Could you elaborate on why the number of aCompCors (from either WM, CSF, or combined masks) should equal the number of TRs?
Fair question! The answer is baked in to PCA, a widespread but also complicated concept. I think that digging in to “what is PCA” a bit would clarify some of your other questions. Unfortunately, I don’t have a good go-to link/tutorial. Maybe this one https://blog.paperspace.com/dimension-reduction-with-principal-component-analysis/? Sticking with a neuroimaging resource, maybe this video from the principles of fmri? (Anyone else reading, please chime in with your own resources).

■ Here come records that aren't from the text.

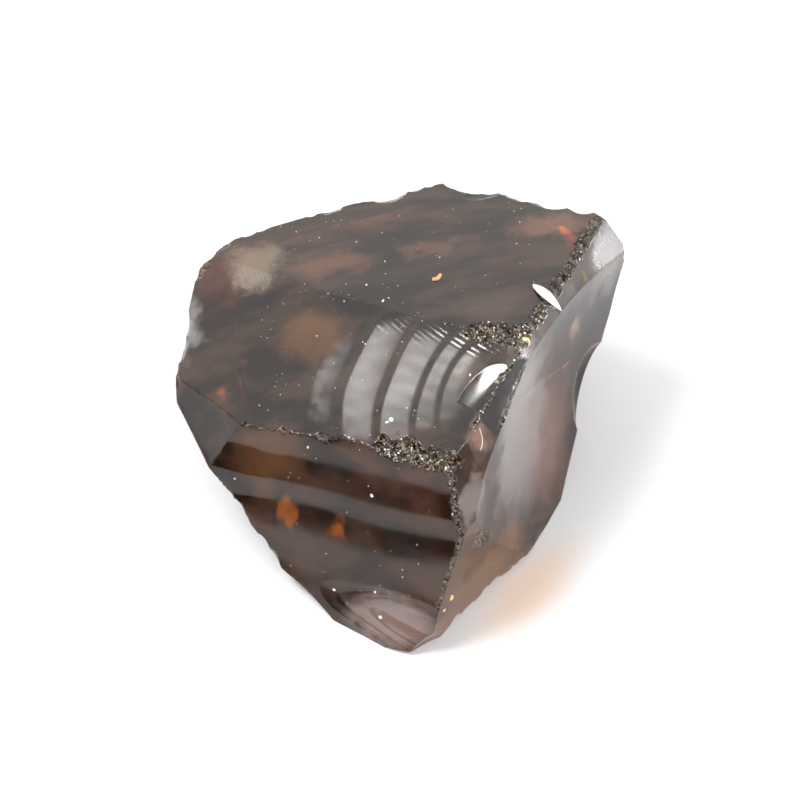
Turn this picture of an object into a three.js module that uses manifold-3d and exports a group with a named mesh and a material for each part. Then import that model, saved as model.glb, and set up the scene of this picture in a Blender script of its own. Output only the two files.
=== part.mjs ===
// A broken lump of smoky quartz, about 45 mm across: one solid piece of clear brown stone.
// It has no crystal faces left. Every side is a fracture, so the stone is made as it was broken:
// a rough block loses one slab of waste after another, and each slab leaves one fracture behind.
// Millimetres, +Z up. It lies on a flat at z = 0, with the middle of its box over the origin.
import * as THREE from 'three';
import { mergeVertices } from 'three/addons/utils/BufferGeometryUtils.js';
import Module from 'manifold-3d';

const wasm = await Module();
wasm.setup();

// The rough block that the stone is broken out of. Its underside is left as the flat at z = 0.
const BLOCK_SIDE = 64;
const BLOCK_HEIGHT = 32;

// Each slab of waste is a square sheet: half its side, its steps across and its thickness.
const LARGE_REACH = 38;
const SMALL_REACH = 9;
const STEPS = 22;
const WASTE_DEPTH = 50;

// A hollow is given as how far the fracture rises this far from its deepest point.
const HOLLOW_SPAN = 20;

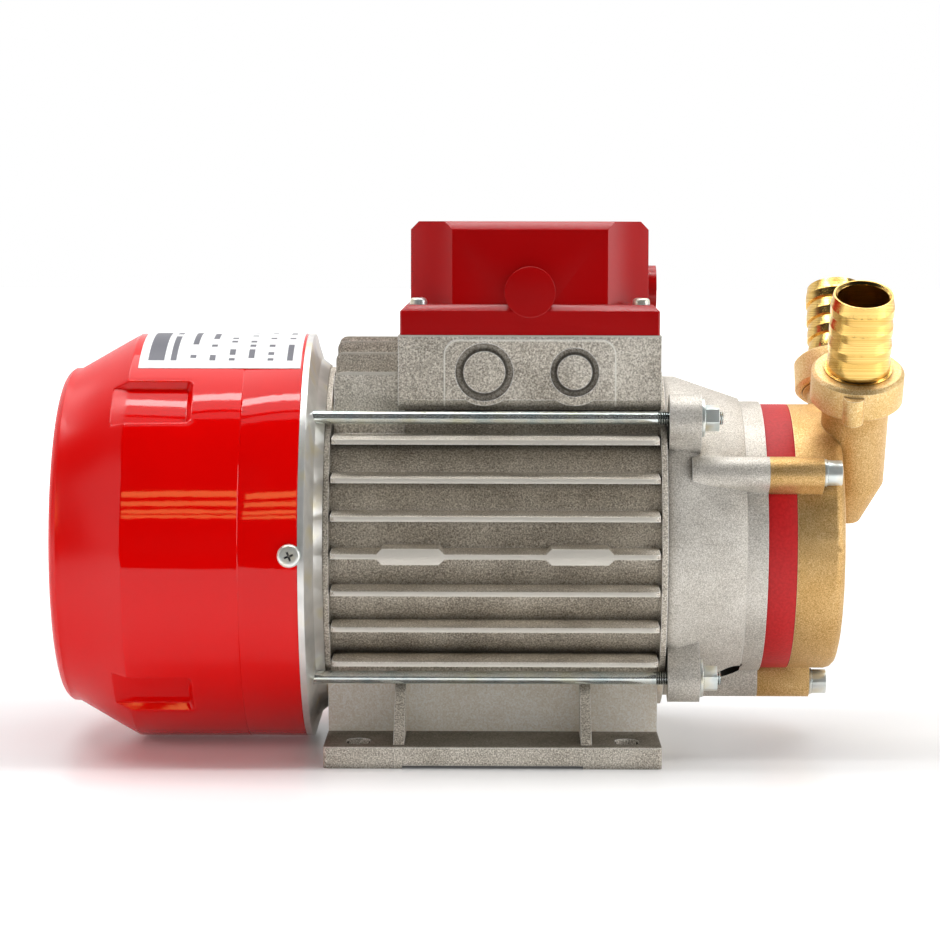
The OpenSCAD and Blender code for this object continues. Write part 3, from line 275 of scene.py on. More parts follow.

As a brief shot at an explanation, remember that PCA (on which aCompCor is based) is defined for any matrix. One of the (many) ways to think about a matrix is as a method for storing a collection of vectors. For example, each row could represent a different dimension, and each column a different vector (whether columns are dimensions or vectors will vary). If the matrix is 2 x 10, the matrix encodes ten points in a 2-d space. Of course, the first 2-d space we imagine has axes that are oriented vertically and horizontally, which means we can imagine the matrix as showing a regular scatter plot with ten points. But axes oriented horizontally and vertically are not always the most useful or the most concise. Consider the case of all ten points falling exactly on a line with slope 1. In that case, a more useful set of axes would be one that is rotated by 45 degrees, so that what was the horizontal x-axis lines up with the line. In PCA, we call the new axes ‘principal components’ (or special vectors / eigenvectors). With this new pair of axes, the points can be completely described by where they fall on just one of the components. The component along which all the points now fall explains 100% of the variance, so might as well drop the other!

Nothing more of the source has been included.